The games are broadcast throughout Panem. The games are part entertainment, part brutal retribution for a past rebellion (or treason), and part intimidation of the population. The film centres around Katniss - a 16-year-old girl from District 12, who volunteers to take the place for her 12-year-old sister.

I think it’s fair to say The Hunger Games is one of the most disturbing films I have ever seen for a long time. But like much in life, despite its profoundly negative posture, some of the elements are positive. That duality means that it certainly worth discussing. So let me run through the the positive and negative parts.

The positive part is that the central character Katniss has some positive virtues. If we stretched it a little bit, we may even see a bit of Jesus Christ in her story. She is the hero that sacrifices herself for the weak (her sister). She willingly enters the arena of death – a place where she must feel like Michael Card in his song, “I am not supposed to here”. She lives through the hellish nightmare “faithfully” up to a point. She never really “directly” kills anyone – so she is broadly without blame. And above all metaphorically she conquers death at the end, when like Isaac she accepts the possibility of death and in the final moment the jaws of death are withdrawn!  I think I am not giving away too much if I said she does persevere and emerge as winner in expected Hollywood fashion. 

But I suspect the Christlike comparisons  is far from what Suzanne Collins, the author of the books on which the movie is based, had intended. For her the real meaning is perhaps located in the contradiction of the two words in the title - "hunger" and "games". It is obvious that Panem is built a future where many starve while others go around business as usual. The excesses of life has forced them to do everything to keep that society stable and prosperous, even if it means putting on a spectacle where children kill them. If we are being generous in our assessment, we may say the movie tries to help us question whether mankind's dog eat dog world is sustainable. She is asking what sort of world allows others to forcibly go hungry through greed? And if we are honest we should answer, its a world like the one we live in! 

But that is where the positives end. The negatives are truly overwhelming. Admittedly, at the basic level the movie is rather difficult to unpack its worldview. It is quite obvious that there are three vital angles to the movie - the hero Katniss, the watching public and the author/ movie director. The mentor is an interesting character, but a difficult one to focus on since there are many things going on.

Katniss is complicated. Despite some of the aforementioned positives in her character, she has no moral grounding. In fact if there's any grounding at all it is one based on "may the chance favour me". How she grounds her choices is not fleshed out. We never really know why she acts the way she acts. Yes, she is there to win and survive and perhaps get some food for District 12. But none of that explains why she has compassion or would sacrifice herself in a highly Darwinian society.

It gets worse when we consider the watching public. They are there to be entertained on violence. But are they the only ones? The question is inescapable: who is the watching public? Is it the people who are in the movie or the people being entertained at the idea of children killing children in the movie? We ask privately - what sort of society would let children kill children as entertainment?

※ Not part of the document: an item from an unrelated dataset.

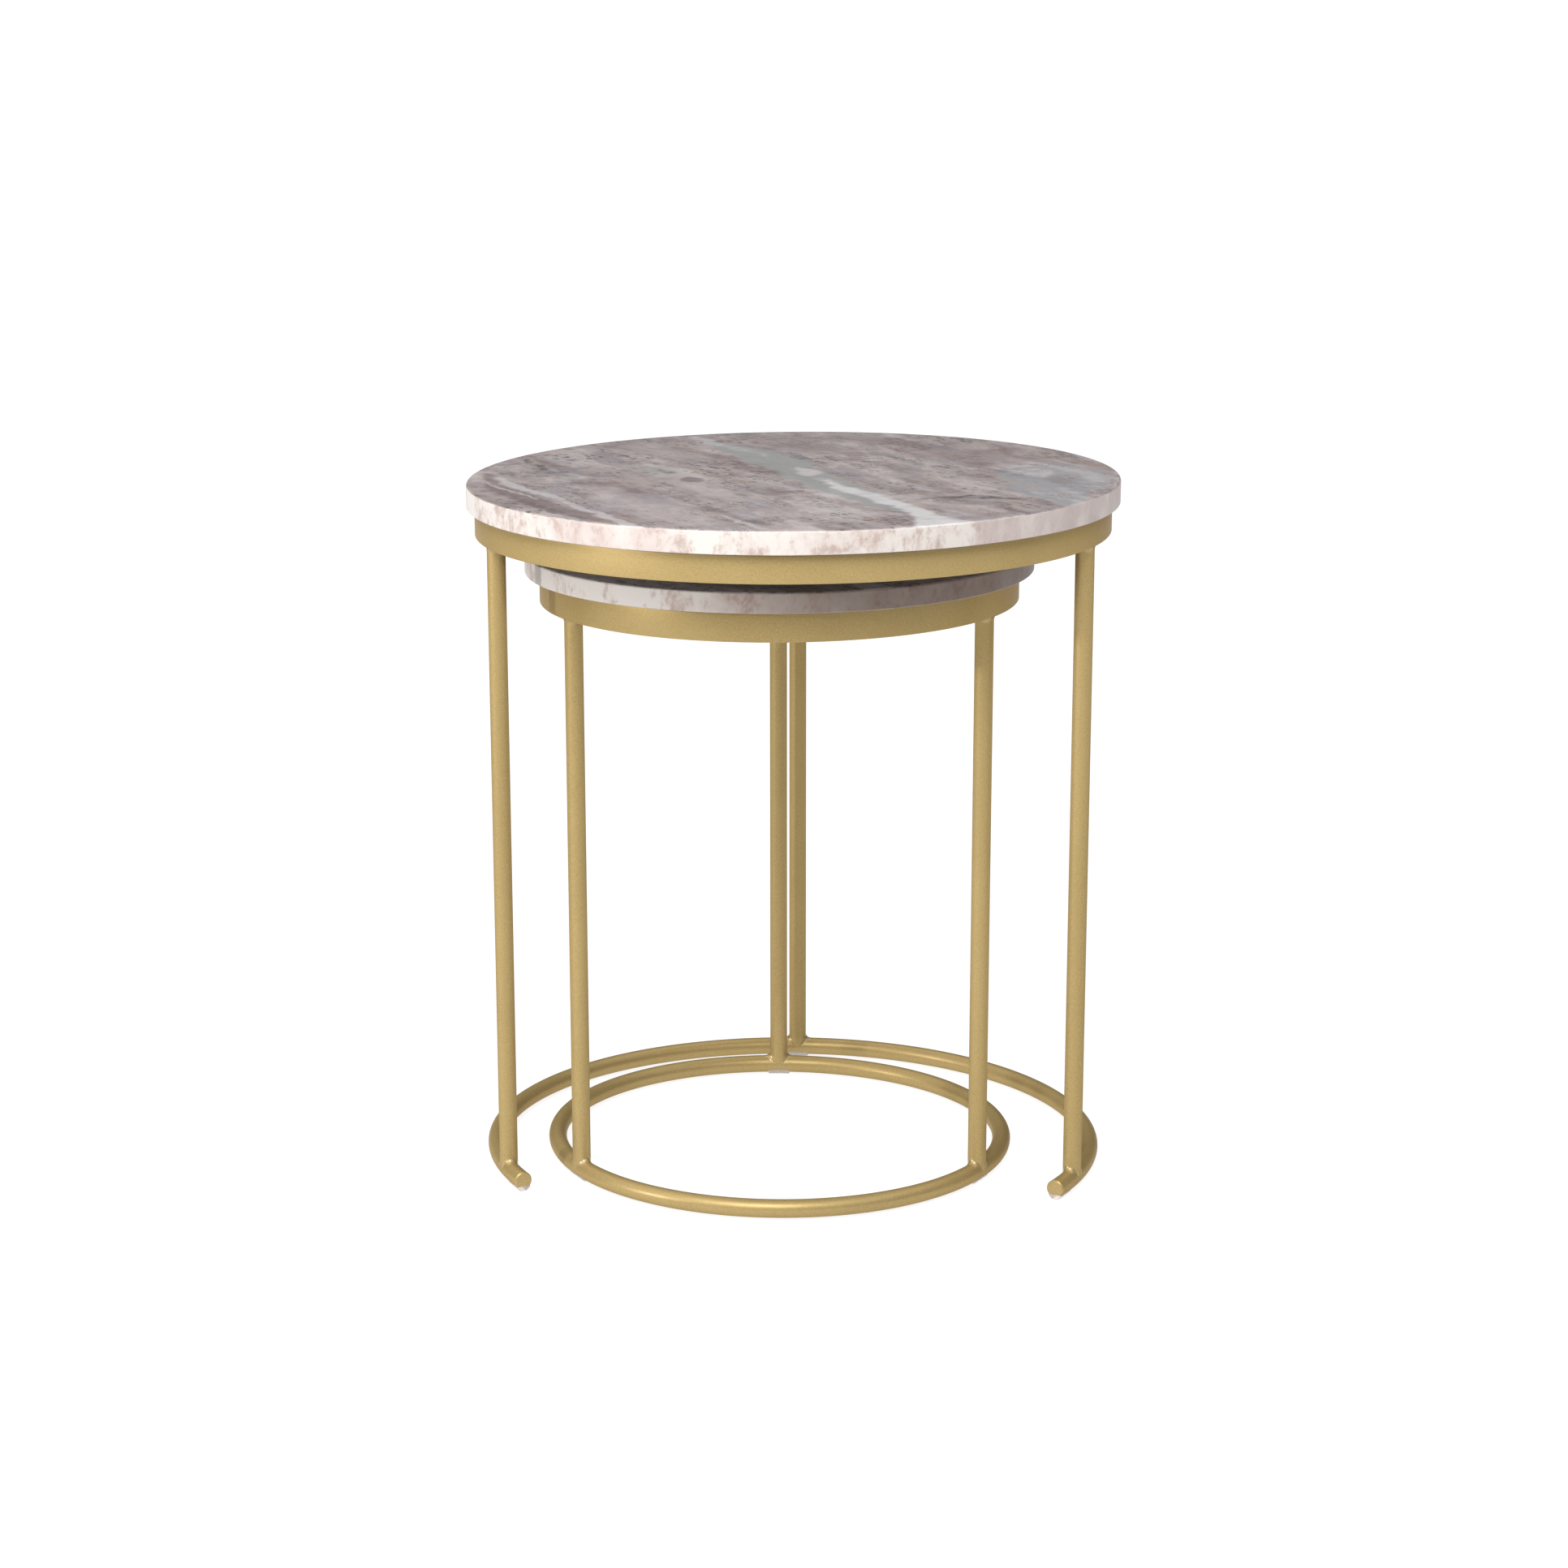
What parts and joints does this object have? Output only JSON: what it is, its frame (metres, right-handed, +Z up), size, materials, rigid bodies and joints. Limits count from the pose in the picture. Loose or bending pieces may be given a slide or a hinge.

But presumably there are difficult questions to be asked about what our contributions is to a world that even finds the idea remotely entertaining. I found the movie therefore a personal challenge on that count. We are all in a sense part of the audience in that movie. But at the same time, I am extremely appalled that anyone would make this movie! I was even more appalled that I watched all of it only realising later! In the end The Hunger Games may fill our entertainment bellies but it leaves us in complete moral starvation!

Question: Have you watched the Hunger Games? What did you make of the movie?